Frequently Asked Questions

Is CMMC compliance difficult?

CMMC compliance is complex but achievable with structured preparation. The core challenges are scoping CUI environments, implementing all 110 NIST 800-171 controls, and generating verifiable evidence for each. Starting early - and using managed services or GRC tools - significantly reduces the burden.

Does CMMC require a SIEM?

CMMC does not explicitly mandate a SIEM by name, but several NIST SP 800-171 requirements - particularly in the Audit & Accountability (3.3) and Incident Response (3.6) control families - effectively require the log aggregation, monitoring, and alerting capabilities that a SIEM provides.

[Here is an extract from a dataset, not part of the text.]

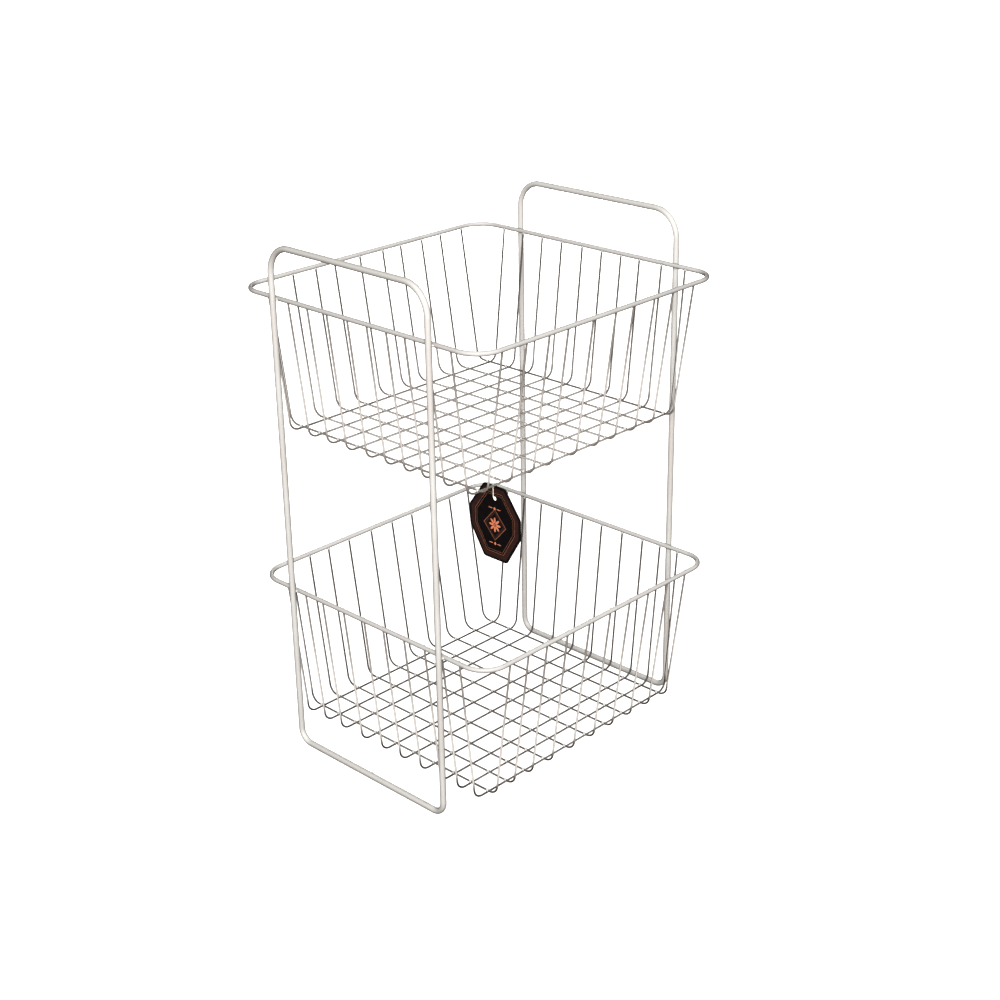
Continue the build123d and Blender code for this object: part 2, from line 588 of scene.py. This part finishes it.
@dataclass
class WireBasket:
    """One basket: its rim, its two layers of wires, and the welds and paint that join them."""

    tier: Tier
    nodes: dict[str, Object]
    rim_paint: Material
    floor_paint: Material
    wires_each_way: int = 10
    floor_weld_spread: float = 0.85 * MM
    rim_weld_height: float = 4.0 * MM
    rim_weld_spread: float = 0.45 * MM
    # The welds' half sizes and stand in shares of the wire's radius, and their drop in the rim's
    floor_weld_share: float = 1.6
    rim_weld_share: float = 1.25
    rim_weld_stand: float = 0.9
    rim_weld_drop: float = 0.5
    lump_size: float = 1.4 * MM
    lump_depth: float = 0.12 * MM
    seam_length: float = 2.4 * MM
    seam_rise: float = 0.2 * MM
    rim_box: tuple[Vector, Vector] = field(init=False)
    rim_radius: float = field(init=False)
    wire_radius: float = field(init=False)

    def __post_init__(self) -> None:
        """Read the rim's place and the rods' sizes from the frame."""
        self.rim_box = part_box(f"{self.tier.value}_rim")
        self.rim_radius = (self.rim_box[1].z - self.rim_box[0].z) / 2
        low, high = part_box(self.wire_names(Run.WIDTH)[0])
        self.wire_radius = (high.y - low.y) / 2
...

What NIST 800-171 controls does a SIEM address for CMMC Level 2?

A SIEM supports 3.3 (Audit & Accountability) for log collection and retention, 3.1 (Access Control) for detecting unauthorized access, 3.6 (Incident Response) for real-time alerting, and 3.14 (System & Information Integrity) for malware detection reporting.

What is the difference between a managed SIEM and a self-managed SIEM for CMMC?

A self-managed SIEM requires internal security staff to configure, monitor, and respond to alerts. A managed SIEM (delivered by an MSSP) bundles 24/7 analyst coverage and incident escalation, which is the more practical option for most small and mid-sized defense contractors.

How long does continuous monitoring need to be maintained for CMMC?

Continuous monitoring must be sustained between assessments - every 3 years for Level 2 C3PAO certifications - and supported by annual SPRS affirmations. SIEM logs and alert records serve as ongoing evidence of an active security monitoring program.

Can small defense contractors afford a CMMC-ready SIEM?

Standalone enterprise SIEM platforms can be cost-prohibitive for small DIB organizations, but managed SIEM services from MSSPs offer a more accessible model - bundling the tool, monitoring, and analyst support into a predictable monthly fee. This approach makes continuous compliance monitoring practical for small and mid-sized defense contractors without requiring an in-house security team.